Of all the trappings of Michigan’s vaunted tradition, the first is something you cannot see or touch. It’s just a song. But more than the marching band, big house, or banner, “The Victors” established the most important element of Michigan’s identity—confidence—which served as the North Star for all that followed.
But it is not just John U. Bacon who is around the bend on this topic. Within a couple of days of the impromptu retreat sing-along, one staff member (who asks that we all excuse the “auto-correct madness” exhibited in this iPhone post) shared this tidbit from her Twitter feed:
Before you say, “Yeah, she’s crazy,” consider this:
During services for Mr. Ford, the 38th president, over the next few days, the simplicity he sought will be on display in Washington and, later, in Michigan, where he will be interred. His coffin is expected to be carried into the Capitol through the House of Representatives, where he served for 25 years, rather than up the sweeping front staircase. A band will play a somber version of the University of Michigan fight song, a Ford favorite from his undergraduate alma mater, and a song he preferred to “Hail to the Chief” while he was president.
So, you know, arguably the entire nation has been dragged into this carmenferoxiousness (which is my Bruce-Frier-inspired coinage for a term denoting excessive love of one’s fight song). (And lest someone say something cutting about “The Victors” and funerals, I’ll point out that Michigan Law alumni Diann Kim and John Frank are probably not the only married couple who saw fit to make the song the musical mainstay of their nuptials.)
I have wandered far afield. Bringing it back to the Admissions Office retreat, imagine my surprise when I discovered that in the midst of this wild widespread love for “The Victors,” a full one-third of the people in the Admissions Office asserted that they did not know the lyrics.1 True, some were relative newcomers, with less than a year of tenure under their belts, but some … some had been in the office more than a decade! And moreover—come on! There are only 37 words total—and only 14 of them are distinct! One word is repeated eight times! It is not as if I were expecting people to have memorized Elizabeth Gaspar Brown’s seminal work, Legal Education at Michigan 1859-1959 (the Michigan Law School version of Hogwarts, A History).
The depth of my dismay about the failings of the Admissions Office staff was as extreme as it was wholly unexpected. It led me to realize that at some point during the last 24 years in Ann Arbor, I unwittingly turned some corner. My frequent and loud claims of ironic football detachment probably ought to be muted, if not shelved, in the interest of not being revealed as a giant hypocrite. Suffice it to say, though, we have been practicing “The Victors” at every weekly staff meeting since the retreat.

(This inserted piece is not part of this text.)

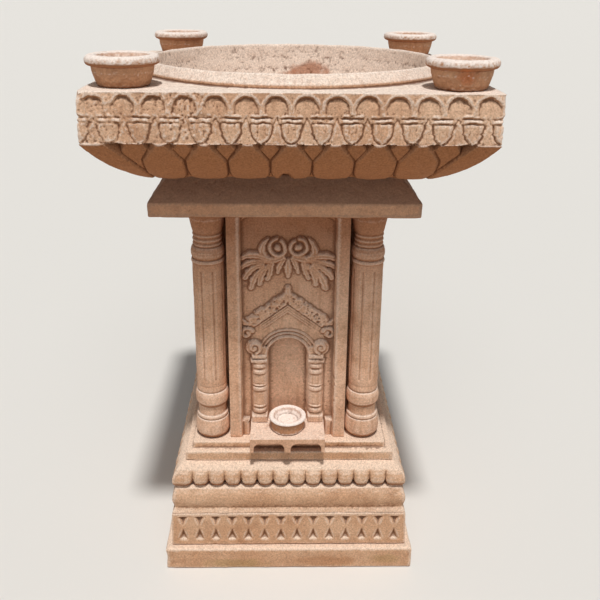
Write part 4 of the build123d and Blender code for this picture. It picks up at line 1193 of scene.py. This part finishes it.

Senior Assistant Dean for Admissions,
Financial Aid, and Career Planning
1Wait, I need to wander off again. During the past admissions season, a few candidates have written emails to me in which they employ the term “Big Blue” to refer to Michigan. Michigan is not Big Blue; Michigan is size-non-specific Blue, as in Go Blue. I always thought Big Blue was IBM, but Admissions assistant director and resident GW Law grad Joe Pollak has alerted me that the GW fight song—which, as Joe points out, could conceivably do double-duty as the fight song for Crayola’s corporate softball team—uses the phrase “Go Big Blue!” I’ll let GW and IBM and whomever else duke that one out.